拯救机器人
题意:
给出一个n * m的矩形,现在有一个出口用'E'表示,'.'表示空地,'o'表示此处有一个机器人,现在你可以指挥所有的机器人往上下左右走一步,如果有一个机器人走到了出口'E',那么这个机器人就被拯救,如果有机器人走出了边界,那么这个机器人将会爆炸,问最多拯救多少个机器人。
题解:
目前还不是很懂,贴个代码挖个坑,以后来细细品味。
代码:
#include <bits/stdc++.h>
using namespace std;
const int N = 2e2 + 7;
int sum[N][N], ai[N][N], aj[N][N], f[N][N], s[N][N];
int n, m, si, sj, ans;
int getsum (int i1, int j1, int i2, int j2)
{
return sum[i2][j2] - sum[i1 - 1][j2] - sum[i2][j1 - 1] + sum[i1 - 1][j1 - 1];
}
int main ()
{
scanf ("%d%d", &n, &m);
for (int i = 1; i <= n; ++ i)
{
char ch[N];
scanf ("%s", ch + 1);
for (int j = 1; j <= m; ++j)
{
if (ch[j] == 'o') s[i][j] = 1;
else if (ch[j] == '.') s[i][j] = 0;
else si = i, sj = j;
}
}
if (si > (n + 1) / 2)
{
si = n + 1 - si;
for (int il = 1, ir = n; il < ir; ++ il, -- ir)
for (int j = 1; j <= m; ++ j)
swap(s[il][j], s[ir][j]);
}
if (sj > (m + 1) / 2)
{
sj = m + 1 - sj;
for (int jl = 1, jr = m; jl < jr; ++ jl, -- jr)
for (int i = 1; i <= n; ++ i)
swap(s[i][jl], s[i][jr]);
}
for (int i = 1; i <= n; ++ i)
{
for (int j = 1; j <= m; ++ j)
{
ai[i][j] = ai[i][j - 1] + s[i][j];
aj[i][j] = aj[i - 1][j] + s[i][j];
sum[i][j] = sum[i - 1][j] + sum[i][j - 1] - sum[i - 1][j - 1] + s[i][j];
}
}
for (int i = 1; i <= si; ++ i)
{
for (int j = 1; j <= sj; ++ j)
{
int pi = i + si - 1, pj = j + sj - 1;
f[1][1] = getsum (i, j, pi, pj);
for (int ii = 1; ii + pi - 1 <= n - (si - i); ++ ii)

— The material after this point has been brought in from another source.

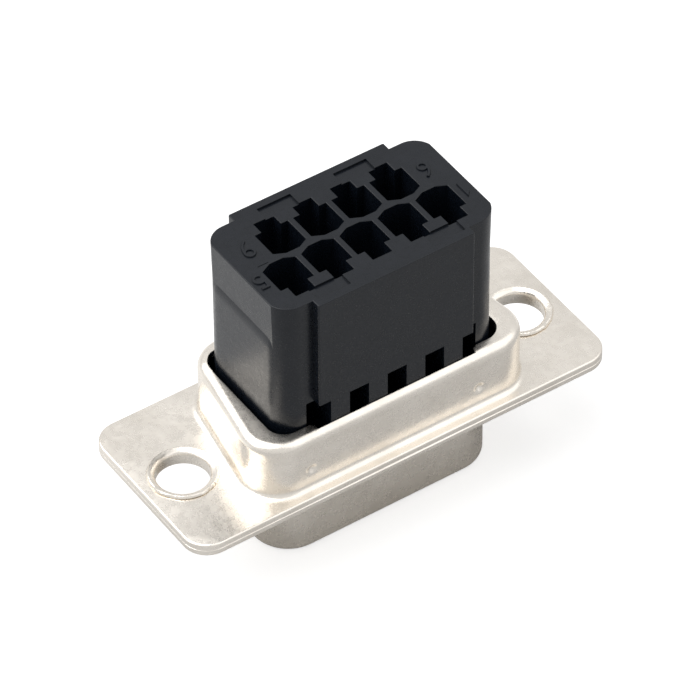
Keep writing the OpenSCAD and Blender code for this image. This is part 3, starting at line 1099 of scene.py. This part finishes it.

for (int ij = 1; ij + pj - 1 <= m - (sj - j); ++ ij)
if (ii + ij != 2)
{
f[ii][ij] = 0;
if (ii) f[ii][ij] = max (f[ii][ij], f[ii - 1][ij] + ai[ii + pi - 1][ij + pj - 1] - ai[ii + pi - 1][(j + ij - 1) - 1]);
if (ij) f[ii][ij] = max (f[ii][ij], f[ii][ij - 1] + aj[ii + pi - 1][ij + pj - 1] - aj[(i + ii - 1) - 1][ij + pj - 1]);
}
ans = max (ans, f[n - pi + 1 - (si - i)][m - pj + 1 - (sj - j)]);
}
}
cout << ans << endl;
return 0;
}